Playing With Fire by Peter Robinson

I wrote about the opening of Playing With Fire in my Tuesday post.  I’ve watched the TV version of DCI Banks, (although I don’t remember this seeing this particular one) but there are changes in the televised versions and to my mind the books are better – but then I always think that.

Synopsis (from the back cover)

In the early hours of a cold January morning, two narrow boats catch fire on the dead-end stretch of the Eastvale canal. When signs of accelerant are found at the scene, DCI Banks and DI Annie Cabbot are summoned. But by the time they arrive, only the smouldering wreckage is left, and human remains have been found on both boats.

The evidence points towards a deliberate attack. But who was the intended victim? Was it Tina, the sixteen-year-old who had been living a drug-fuelled existence with her boyfriend? Or was it Tom, the mysterious, lonely artist?

As Banks makes his enquiries, it appears that a number of people are acting suspiciously: the interfering ‘lock-keeper’, Tina’s cold-hearted step-father, the wily local art dealer, even Tina’s boyfriend . . . Then the arsonist strikes again, and Banks’s powers of investigation are tested to the limit . .

My thoughts

I’ve been reading Peter Robinson’s DCI Banks books totally out of order and as I began this one I thought that I’d read the next book in the series a few years ago. One of the benefits of writing a book blog is that I can look back and see what I thought about a book just after I’d read it, instead of having to rack my brain trying to remember. On checking back (nearly five years ago!) I found that I had indeed read the next book – Strange Affair and had thoroughly enjoyed it.

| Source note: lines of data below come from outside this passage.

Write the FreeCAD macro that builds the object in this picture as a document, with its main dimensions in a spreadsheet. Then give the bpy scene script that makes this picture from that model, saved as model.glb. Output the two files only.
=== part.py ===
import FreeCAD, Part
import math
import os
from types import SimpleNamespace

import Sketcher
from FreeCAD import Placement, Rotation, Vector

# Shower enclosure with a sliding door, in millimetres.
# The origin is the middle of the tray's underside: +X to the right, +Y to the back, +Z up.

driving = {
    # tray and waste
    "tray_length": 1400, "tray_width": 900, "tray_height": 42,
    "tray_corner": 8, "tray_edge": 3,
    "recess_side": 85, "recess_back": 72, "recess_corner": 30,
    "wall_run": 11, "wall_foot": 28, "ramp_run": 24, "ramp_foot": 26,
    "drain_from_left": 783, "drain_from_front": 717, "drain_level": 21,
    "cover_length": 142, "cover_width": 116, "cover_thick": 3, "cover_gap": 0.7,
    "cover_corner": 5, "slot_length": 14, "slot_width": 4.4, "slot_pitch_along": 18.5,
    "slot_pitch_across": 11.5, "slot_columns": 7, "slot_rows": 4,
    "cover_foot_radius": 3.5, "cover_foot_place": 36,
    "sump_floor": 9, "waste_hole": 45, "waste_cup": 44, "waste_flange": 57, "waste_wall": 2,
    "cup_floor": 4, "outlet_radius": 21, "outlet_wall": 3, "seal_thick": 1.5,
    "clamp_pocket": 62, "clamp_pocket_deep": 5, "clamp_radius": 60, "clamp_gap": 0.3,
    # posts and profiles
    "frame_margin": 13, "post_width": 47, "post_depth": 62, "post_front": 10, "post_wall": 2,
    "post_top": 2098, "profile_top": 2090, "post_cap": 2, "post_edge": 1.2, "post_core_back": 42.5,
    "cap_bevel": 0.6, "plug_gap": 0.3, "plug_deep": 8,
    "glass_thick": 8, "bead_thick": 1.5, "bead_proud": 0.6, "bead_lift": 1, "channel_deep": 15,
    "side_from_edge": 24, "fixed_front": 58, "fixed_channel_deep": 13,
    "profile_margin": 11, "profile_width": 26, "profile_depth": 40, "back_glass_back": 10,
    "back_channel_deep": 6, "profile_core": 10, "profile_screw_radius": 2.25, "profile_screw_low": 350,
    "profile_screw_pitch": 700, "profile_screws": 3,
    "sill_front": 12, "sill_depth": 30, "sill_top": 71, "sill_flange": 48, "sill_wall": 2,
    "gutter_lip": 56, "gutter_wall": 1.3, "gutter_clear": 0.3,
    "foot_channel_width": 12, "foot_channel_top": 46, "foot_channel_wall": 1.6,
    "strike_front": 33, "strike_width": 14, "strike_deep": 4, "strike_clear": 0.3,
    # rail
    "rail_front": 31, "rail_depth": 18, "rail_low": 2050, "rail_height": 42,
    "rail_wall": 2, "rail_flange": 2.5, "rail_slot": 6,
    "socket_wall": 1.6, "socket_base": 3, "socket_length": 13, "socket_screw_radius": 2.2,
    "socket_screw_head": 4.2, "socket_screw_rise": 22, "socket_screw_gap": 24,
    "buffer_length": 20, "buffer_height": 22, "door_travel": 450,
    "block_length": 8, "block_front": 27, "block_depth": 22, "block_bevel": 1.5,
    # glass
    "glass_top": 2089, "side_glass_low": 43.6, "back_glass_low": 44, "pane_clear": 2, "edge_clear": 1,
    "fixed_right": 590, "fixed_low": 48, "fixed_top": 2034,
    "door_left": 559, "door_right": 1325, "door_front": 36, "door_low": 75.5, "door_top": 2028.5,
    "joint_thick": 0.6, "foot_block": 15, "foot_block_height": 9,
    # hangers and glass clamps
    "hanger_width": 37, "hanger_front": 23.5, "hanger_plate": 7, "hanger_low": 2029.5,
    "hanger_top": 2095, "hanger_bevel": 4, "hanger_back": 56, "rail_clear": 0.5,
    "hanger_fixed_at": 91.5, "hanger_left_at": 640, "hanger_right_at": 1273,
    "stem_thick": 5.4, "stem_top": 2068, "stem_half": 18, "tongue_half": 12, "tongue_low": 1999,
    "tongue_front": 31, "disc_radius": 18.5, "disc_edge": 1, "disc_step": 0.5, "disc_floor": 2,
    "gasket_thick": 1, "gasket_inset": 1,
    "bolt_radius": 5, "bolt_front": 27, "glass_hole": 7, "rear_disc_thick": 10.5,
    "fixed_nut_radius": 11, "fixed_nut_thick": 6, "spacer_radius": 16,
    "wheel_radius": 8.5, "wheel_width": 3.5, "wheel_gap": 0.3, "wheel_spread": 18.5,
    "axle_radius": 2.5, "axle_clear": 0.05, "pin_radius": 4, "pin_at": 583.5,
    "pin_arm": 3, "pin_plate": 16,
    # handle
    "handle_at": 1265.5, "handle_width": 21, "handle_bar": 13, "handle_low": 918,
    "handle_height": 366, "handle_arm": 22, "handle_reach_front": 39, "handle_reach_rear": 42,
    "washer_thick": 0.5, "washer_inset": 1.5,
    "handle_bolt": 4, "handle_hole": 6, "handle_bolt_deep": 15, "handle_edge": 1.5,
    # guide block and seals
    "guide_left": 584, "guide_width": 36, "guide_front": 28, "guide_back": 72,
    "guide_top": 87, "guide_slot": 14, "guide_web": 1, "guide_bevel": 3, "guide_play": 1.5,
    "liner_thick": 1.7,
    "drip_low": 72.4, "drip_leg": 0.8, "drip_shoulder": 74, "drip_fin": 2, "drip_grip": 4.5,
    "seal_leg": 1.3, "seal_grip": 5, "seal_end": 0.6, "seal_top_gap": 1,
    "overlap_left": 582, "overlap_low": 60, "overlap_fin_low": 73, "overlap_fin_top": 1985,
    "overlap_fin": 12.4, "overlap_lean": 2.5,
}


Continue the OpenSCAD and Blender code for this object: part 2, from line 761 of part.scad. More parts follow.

I liked Playing With Fire too, although maybe not quite as much as Strange Affair. It’s a complicated plot and at times I had to remind myself who the various characters were. I did get a bit fed up with reading about what music Banks is playing but I liked the way his relationship with Annie Cabbot is portrayed and the insights into how his mind works.

I thought I’d spotted who the killer was quite early on and was pleased to see at the end that I was right, although I thought Banks should also have spotted it earlier!

3 thoughts on “Playing With Fire by Peter Robinson

  1. Margaret – I’m glad you enjoyed this. I like the Banks series quite a lot and it’s good to know that you liked this entry. I know what you mean about Banks’ love of music. I have to admit, I like knowing what he’s listening to, but there, that’s personal taste for you.


  2. Hi Margaret,

    With all this talk of Bank’s taste in music, I could be mistaken for thinking we were back in the days of Morse.

    It is good to know that I am not the only one who can manage to read a series of books totally out of sequence and at random, although you don’t sound too bothered that you managed to work out who the killer was quite early on, when that would really annoy me.

    With the addition of ‘Abattoir Blues’ later this year, we will be up to the 22nd ook in the Banks series, so I have some serious catching up to do!